Compte rendu dans Acta Fabula: "Les dieux ne lisent pas" par Florence Dupont.
Lire également sur le site Vox-Poetica: Le tombeau d'Œdipe, entretien avec William Marx. Propos recueillis par Alexandre Prstojevic.

Texte reproduit dans l'Atelier avec l'aimable permission de l'auteur et des Éditions de Minuit.
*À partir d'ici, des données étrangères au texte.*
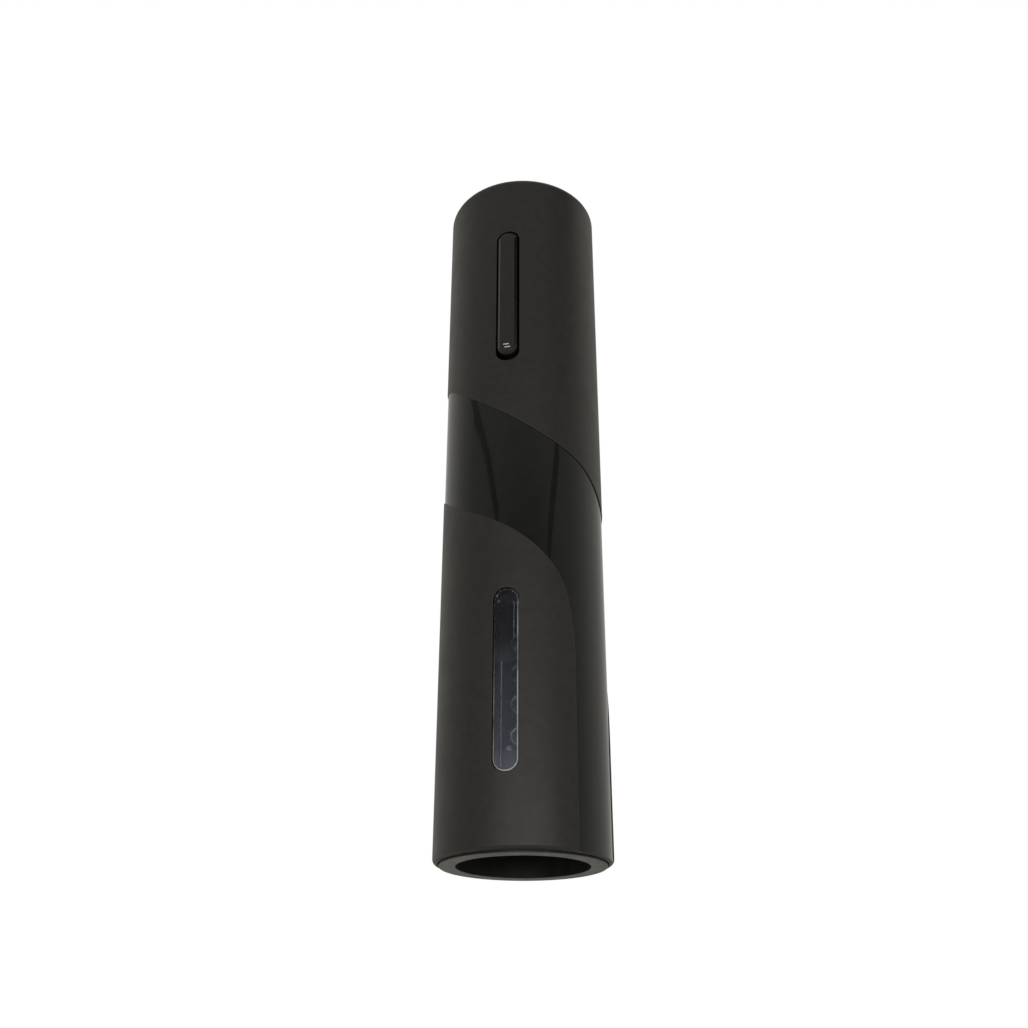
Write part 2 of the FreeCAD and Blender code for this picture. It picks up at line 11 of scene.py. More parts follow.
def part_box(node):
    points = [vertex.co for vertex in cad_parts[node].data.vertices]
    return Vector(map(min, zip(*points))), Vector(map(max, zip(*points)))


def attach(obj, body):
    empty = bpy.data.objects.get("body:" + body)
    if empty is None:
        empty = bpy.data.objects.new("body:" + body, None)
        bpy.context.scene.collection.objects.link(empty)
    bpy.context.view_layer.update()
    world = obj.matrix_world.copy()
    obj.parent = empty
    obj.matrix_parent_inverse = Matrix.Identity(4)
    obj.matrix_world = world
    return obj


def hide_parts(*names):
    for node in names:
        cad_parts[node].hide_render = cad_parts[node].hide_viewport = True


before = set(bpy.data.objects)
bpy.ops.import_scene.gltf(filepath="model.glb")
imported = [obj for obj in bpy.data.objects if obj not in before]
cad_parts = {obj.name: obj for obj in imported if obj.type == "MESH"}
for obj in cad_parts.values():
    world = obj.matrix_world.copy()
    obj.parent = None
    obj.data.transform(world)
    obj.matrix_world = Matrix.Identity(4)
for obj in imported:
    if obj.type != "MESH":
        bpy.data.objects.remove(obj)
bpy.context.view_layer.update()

# Lengths are in millimetres in the shape code and become metres when a mesh is made.
# "phi" is the angle round the tube from the front (-Y), positive towards +X. On the
# unrolled casing, u is the distance round the tube at its outer radius and v the
# distance up its outline, measured from the top of the bottom rounding.
MM = 0.001
TURN = 2 * pi


def node_box(node):
    low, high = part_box(node)
    return low / MM, high / MM


BODY_R, _, BODY_TOP = node_box("upper_shell")[1]
CASING_BOTTOM = node_box("lower_shell")[0].z
BAND_R = node_box("wave_band")[1].x
WALL = 1.4
INNER_R = BODY_R - WALL
BOTTOM_ROUND = 1.2
SHADED_LIP_HEIGHT = 0.45
TOP_ROUND = 3.0
CAP_OPENING_R = 19.6
EDGE = 0.2
EDGE_STEPS = 4
STRAIGHT_LOW = CASING_BOTTOM + BOTTOM_ROUND
STRAIGHT_HIGH = BODY_TOP - TOP_ROUND
LAP = TURN * BODY_R
V_BOTTOM = -BOTTOM_ROUND * pi / 2
V_ROUND = STRAIGHT_HIGH - STRAIGHT_LOW
V_FLAT = V_ROUND + TOP_ROUND * pi / 2
V_TOP = V_FLAT + BODY_R - TOP_ROUND - CAP_OPENING_R

# The wave band's edges on the casing: (phi in degrees, height)
UPPER_EDGE = [(-180, 124), (-130, 140), (-88, 146), (-32.5, 134.8), (-1, 125.5),
              (38, 115.9), (62, 110.6), (82, 105), (115, 101), (150, 109)]
LOWER_EDGE = [(47.3, 30), (47.3, 43), (47.1, 55), (43.5, 66.5), (36, 75), (22, 82),
              (0, 89), (-31, 96), (-65, 104.6), (-100, 110), (-140, 106), (-180, 94),
              (-215, 78), (-240, 62), (-256, 47), (-263.5, 34), (-265, 21), (-265, 9)]

# Slots and bars at the front: width, height, corner radius, centre height
BUTTON_SLOT = (7.2, 49.3, 3.4, 168.85)
WINDOW_SLOT = (7.1, 50.4, 3.4, 44.9)
BUTTON_CAP = (5.95, 46.6, 2.75, 169.5)
MARK_HEIGHT = 0.06

# Meshing: spacings along lines, round the tube and of the inner rows, the least room
# between an outline and an inner point, and numbers of points and steps
LINE_STEP = 1.0
COLUMN = BODY_R * radians(2.5)
SHELL_ROWS, BAND_ROWS = 3.0, 2.0
POINT_ROOM = 0.3
SEAM_POINTS, BAND_SEAM_POINTS = 40, 12
FRONT_POINTS, REAR_POINTS = 26, 8
TURN_STEPS = 144
DOWN = Vector((0, 0, -1))


def edge_angles(steps):
    """Angles from 0 to 90 degrees, for a rounded edge."""
    return [step / steps * pi / 2 for step in range(steps + 1)]


def softened(side, face, soft, steps):
    """A rounded edge from a side over to a face: (side, face, lean in degrees)."""
    return [(side - soft * (1 - cos(a)), face - soft * (1 - sin(a)), math.degrees(a))
            for a in edge_angles(steps)]


def joined_ends(loops):
    """The edges of closed loops whose points follow each other in one list."""
    edges, start = [], 0
    for loop in loops:
        count = len(loop)
        edges += [(start + i, start + (i + 1) % count) for i in range(count)]
        start += count
    return edges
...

QUE NOUS FAIT LA TRAGÉDIE GRECQUE?



Dans l'une de ses nouvelles les plus célèbres, Jorge Luis Borges décrit l'impuissance du philosophe Averroès à saisir la signification des deux mots principaux de la Poétique d'Aristote: comédie et tragédie. Le théâtre en effet n'existe pas dans la civilisation arabe du xiie siècle: Averroès n'en a jamais vu, il en ignore tout.

Échec assez cruel en soi si ne s'y ajoutait une ironie particulière: dans la cour de la maison, des enfants s'amusent à imiter les adultes. Le philosophe les observe pour se distraire, sans jamais soupçonner qu'il a devant lui l'objet de sa quête: le secret de la comédie se trouve sous ses yeux, et il ne le voit pas[1].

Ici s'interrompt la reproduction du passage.